Cari Blog Ini

Senin, 28 Desember 2009

Saat Anak Mengintimidasi Orang Tua

Dapatkah anak mengintimidasi orang tuanya? Apakah Anda sedang membayangkan anak sedang bertindak sebagai polisi yang sedang menginterogasi tersangka, sedangkan si tersangka adalah orang tuanya sendiri? Jika hal itu yang sedang Anda bayangkan, berarti Anda keliru.

Saya gunakan istilah intimidasi karena ada persamaannya, yakni sama-sama bersifat menggertak dan melemahkan sikap si orang tua. Bedanya si anak sedang memanfaatkan rasa sayang dan iba orang tua kepadanya untuk memenuhi tuntutannya. Pernahkah Anda mengalami hal itu?

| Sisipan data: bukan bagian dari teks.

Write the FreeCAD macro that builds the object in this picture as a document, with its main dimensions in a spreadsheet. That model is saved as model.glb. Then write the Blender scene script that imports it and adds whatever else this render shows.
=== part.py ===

Kalau Anda masih bingung, baiklah kita sajikan cerita berikut.

Bagus mempunyai seorang batita laki-laki. Batita itu namanya Elyas. Setiap pagi ia membawa Elyas mengitari taman desa dengan naik sepeda motor sebelum ia berangkat ke kantornya di kecamatan. Biasanya acara keliling itu berlangsung sekitar sepuluh menit. Tapi apabila si anak belum juga puas, keliling-keliling bisa lima belas menit.

Karena sudah terbiasa dan si anak ketagihan, suatu ketika Bagus kembali membawa anaknya keliling taman. Sadar bahwa ia punya janji pagi itu dengan seseorang, ia cepat-cepat kembali ke rumahnya. Setiba di rumah, ia mencoba menurunkan anaknya. Tetapi si anak tidak mau dan malah memberontak. Si anak meronta-ronta dan menjatuhkan dirinya dari motor. Untung Bagus sigap. Tangan sang anak dicengkeram sehingga tidak sampai terjatuh. Tapi si anak tidak menghentikan tangisannya dan terus meronta-ronta yang bisa membahayakan dirinya.

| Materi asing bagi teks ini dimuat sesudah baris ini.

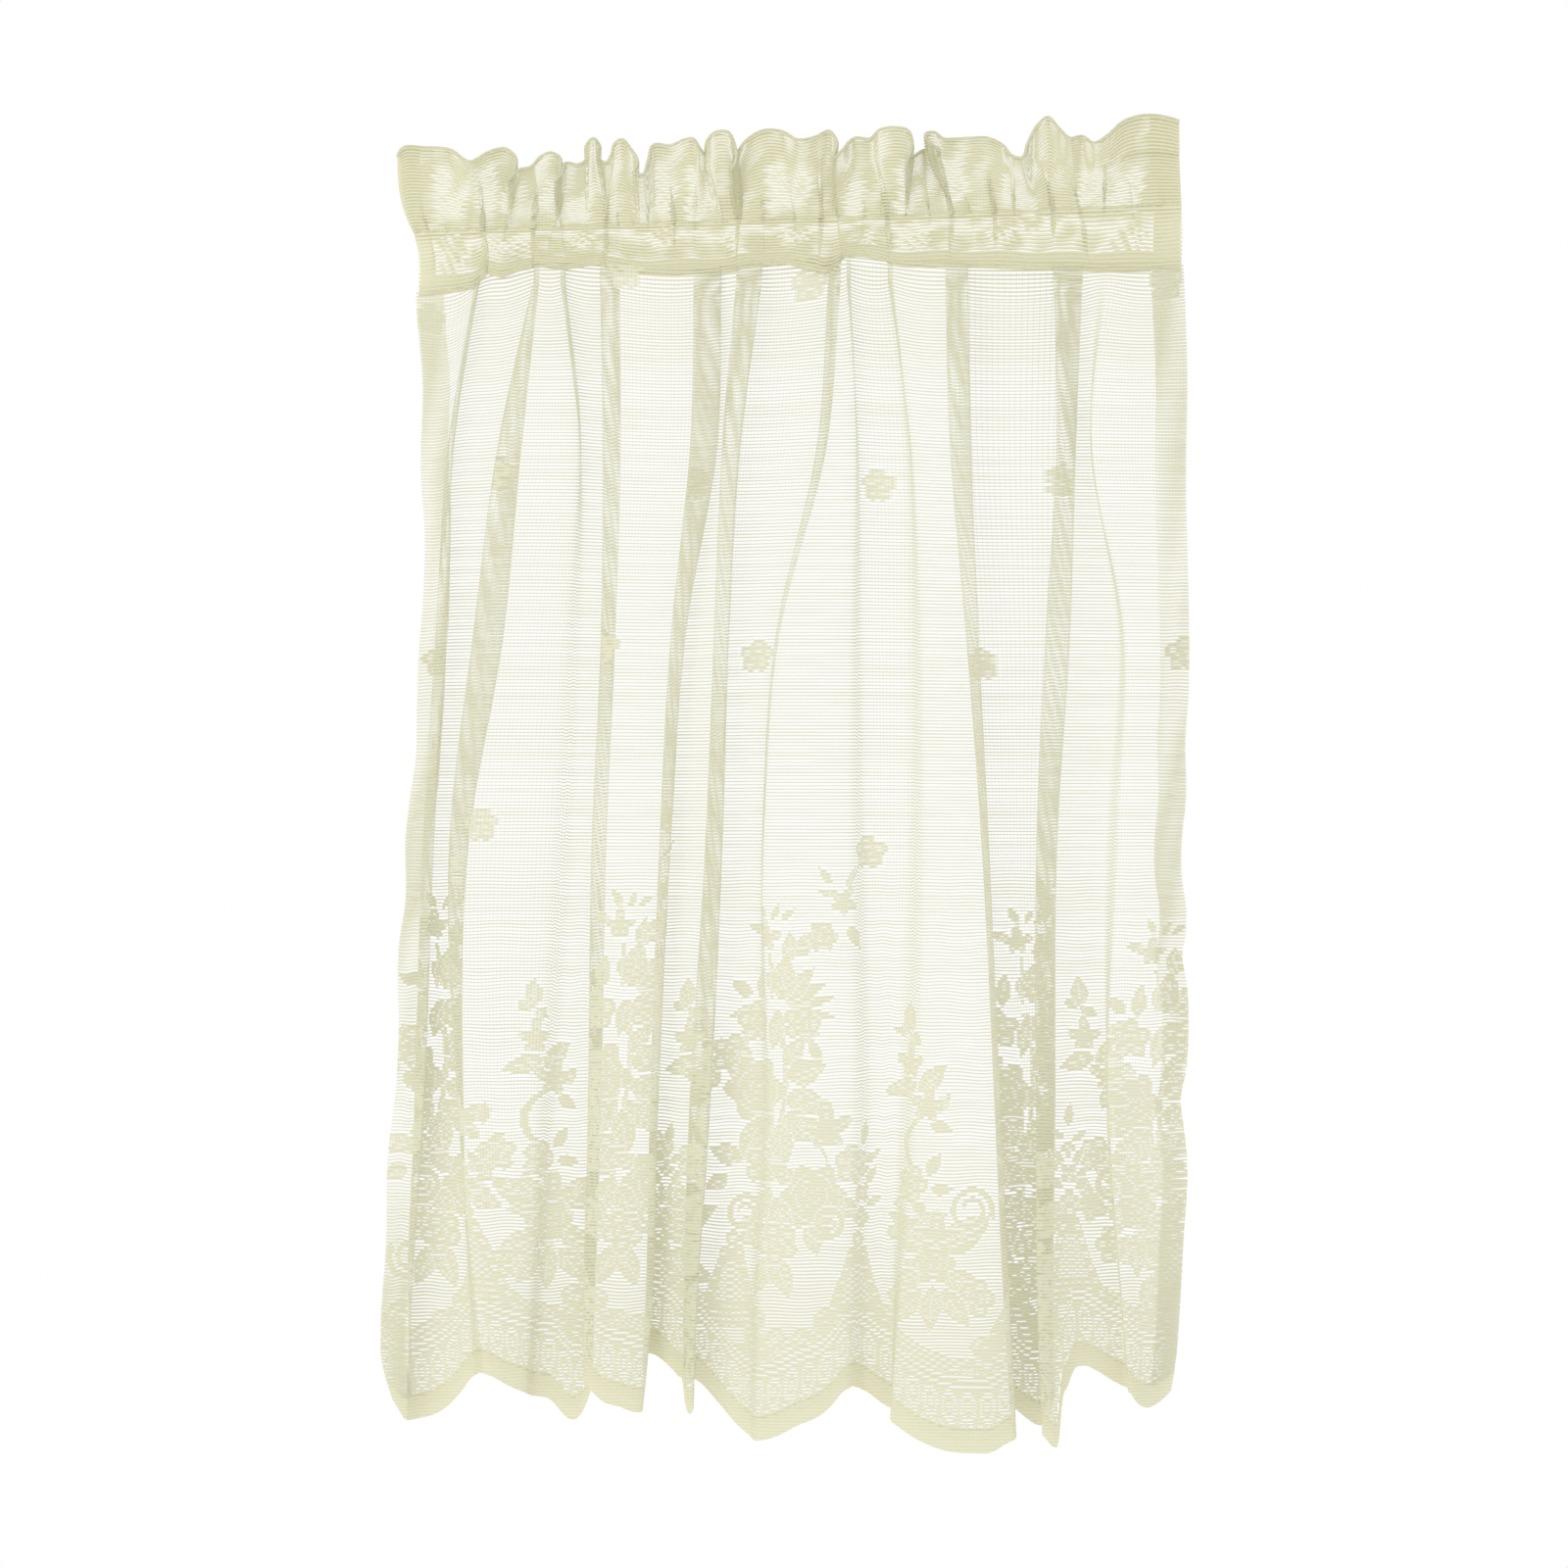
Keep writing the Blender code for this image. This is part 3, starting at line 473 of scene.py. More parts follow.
# Where each motif stands: a row for each, with its flat place and, above the base line, its rise.
Place = namedtuple("Place", "motif flat rise")
PLACES = tuple(Place(*row) for row in (
    (SIDE_BOUQUET, 46, 6), (BOUQUET, 193, 7), (BOUQUET, 340, 0), (BOUQUET, 530, -4), (BOUQUET, 652, -10),
    (SPRIG, 110, 0), (SPRIG, 250, 0), (SPRIG, 420, -14), (SPRIG, 600, 2),
    (WINGS, 126, 110), (WINGS, 268, 92), (WINGS, 448, 88), (WINGS, 640, 118), (WINGS, 560, 96),
    (BERRIES, 92, 136), (BERRIES, 242, 124), (BERRIES, 394, 124), (BERRIES, 508, 124), (BERRIES, 590, 136)))

# The curls: where the middle of each is, the angle at which it starts, and how far it reaches.
Curl = namedtuple("Curl", "flat rise start reach")
CURLS = tuple(Curl(*row) for row in (
    (36, 140, 200, 11), (16, 98, 150, 13), (12, 62, 30, 10), (170, 122, -20, 11), (213, 122, 200, 11),
    (318, 122, -20, 11), (372, 118, 200, 10), (470, 126, -20, 13), (552, 122, 200, 11),
    (622, 138, -20, 12), (662, 150, 200, 11)))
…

Bagus merasa iba kepada anaknya. Kemudian ia kembali membawa si anak keliling taman lagi. Dan…itulah yang ditunggu si anak. Akhirnya intimidasi si anak berhasil. Begitu si anak berhasil, si anak telah punya kartu terhadap sang ayah. Kapan saja ia dibawa keliling sementara ia belum puas, cara yang sama akan ia lakukan. Mengorbankan diri untuk menarik rasa iba sang ayah. Itulah cara khas seorang anak yang masih lemah mengintimidasi orang tua agar memenuhi tuntutannya.

Sebagai orang tua, kita tidak boleh membiarkan sang anak mengintimidasi kita. Sebab hal itu tidak memberikan nilai positif baginya. Selain mengajarinya sikap egois (mementingkan diri sendiri), juga hal itu sedang mengajarinya mencapai tujuan dengan cara paksa dan mengorbankan diri. Termasuk mengajari dirinya bagaimana nikmatnya punya seorang pelayan. Ironisnya, pelayannya adalah orang tuanya sendiri.

Lebih baik berikan dia pengertian bahwa kali ini tidak bisa lama-lama. Sebab Ayah ada urusan yang lebih penting. Besok pagi masih ada kesempatan untuk keliling-keliling taman kembali. Jika pun ia tetap menangis, turunkan saja dari atas motor, lalu serahkan dia kepada Ibunya atau pengasuhnya. Cara itu akan mengajarinya bagaimana bersikap tegas kepada urusan yang lebih penting.

Oleh karena itu, rasa sayang dan iba kepada anak haruslah ditempatkan pada kasus yang tepat.